20,5 €/t pour du blé tendre chargé dans un bateau amarré au port de Rouen, 37 €/t pour du blé produit en région Centre et destiné à l’alimentation animale bretonne, 47,5 €/t pour du maïs « conso » du Sud-ouest envoyé en Espagne, 51 €/t pour du blé dur ou du maïs chargé en Rhône-Alpes dans un train pour l’Italie : les sociétés de conseil Systra et Ceresco ont mené une étude inédite pour le compte de FranceAgriMer sur les coûts de la chaîne logistique de la filière céréalière.

Blé, orge, maïs : synthèse des coûts logistiques par flux typiques

Coûts logistiques des grains selon l’origine géographique et les débouchés. (©Franceagrimer)

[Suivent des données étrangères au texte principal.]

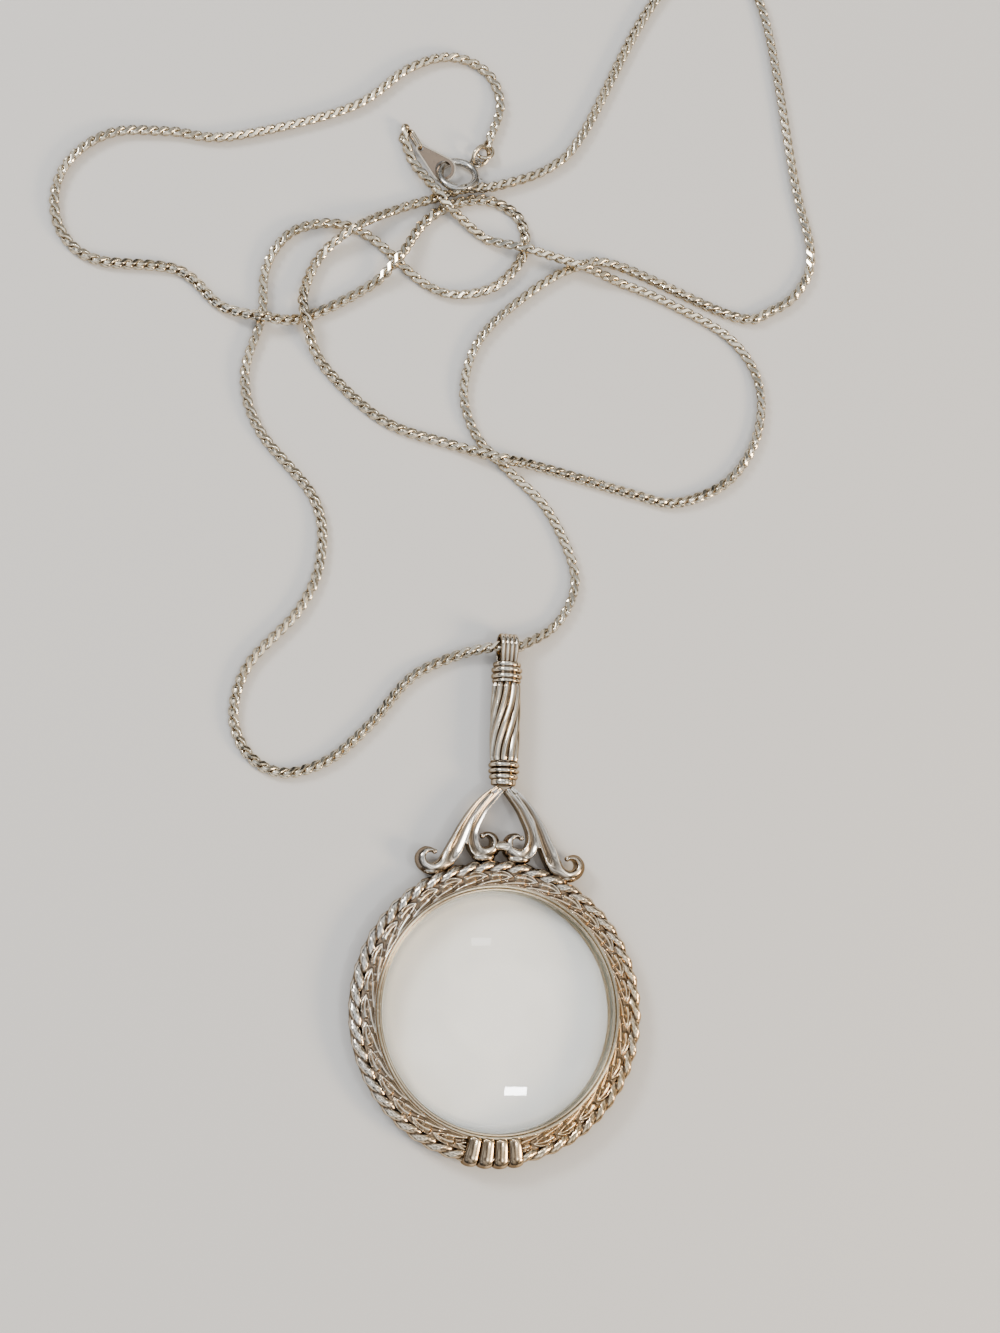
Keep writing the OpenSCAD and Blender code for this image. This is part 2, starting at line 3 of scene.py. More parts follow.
import math

import bpy
import numpy as np
from mathutils import Matrix, Vector


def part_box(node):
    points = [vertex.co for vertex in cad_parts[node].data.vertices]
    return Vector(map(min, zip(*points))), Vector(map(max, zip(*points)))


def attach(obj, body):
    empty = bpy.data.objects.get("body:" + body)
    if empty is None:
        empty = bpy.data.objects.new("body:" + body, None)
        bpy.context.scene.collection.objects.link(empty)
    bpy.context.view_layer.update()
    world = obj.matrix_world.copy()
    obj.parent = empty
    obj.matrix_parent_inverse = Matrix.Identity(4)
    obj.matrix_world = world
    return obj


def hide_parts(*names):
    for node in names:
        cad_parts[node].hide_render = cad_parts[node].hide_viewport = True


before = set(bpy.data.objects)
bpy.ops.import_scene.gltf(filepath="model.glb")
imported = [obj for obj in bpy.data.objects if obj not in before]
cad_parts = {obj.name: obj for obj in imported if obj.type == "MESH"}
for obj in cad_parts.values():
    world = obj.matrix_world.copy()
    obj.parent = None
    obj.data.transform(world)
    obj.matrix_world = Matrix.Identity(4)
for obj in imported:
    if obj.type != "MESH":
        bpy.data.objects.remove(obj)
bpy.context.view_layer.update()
MM = 0.001

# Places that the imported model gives
LENS_LOW, LENS_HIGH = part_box("lens")
GLASS = (LENS_LOW + LENS_HIGH) / 2
TIP_LOW, TIP_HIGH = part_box("lower_collar")
BARREL_LOW, BARREL_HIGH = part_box("barrel")
BAIL_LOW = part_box("bail")[0]
HANDLE_Z = (TIP_LOW.z + TIP_HIGH.z) / 2
BAIL_Y = GLASS.y + 56.83 * MM  # middle of the loop that the chain runs through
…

Selon cette étude, qui se projette sur des scénarios à horizon 2030, « il y a peut-être plus de facteurs de hausse de coût en perspective que de leviers de réduction à mobiliser ». « Ceci est d’autant plus sensible que les activités de collecte des OS semblent peu génératrices de marge, voire déficitaires, et que la séparation du conseil et de la vente viendra mettre à mal la possibilité de réaliser une péréquation entre les activités déficitaires et bénéficiaires. »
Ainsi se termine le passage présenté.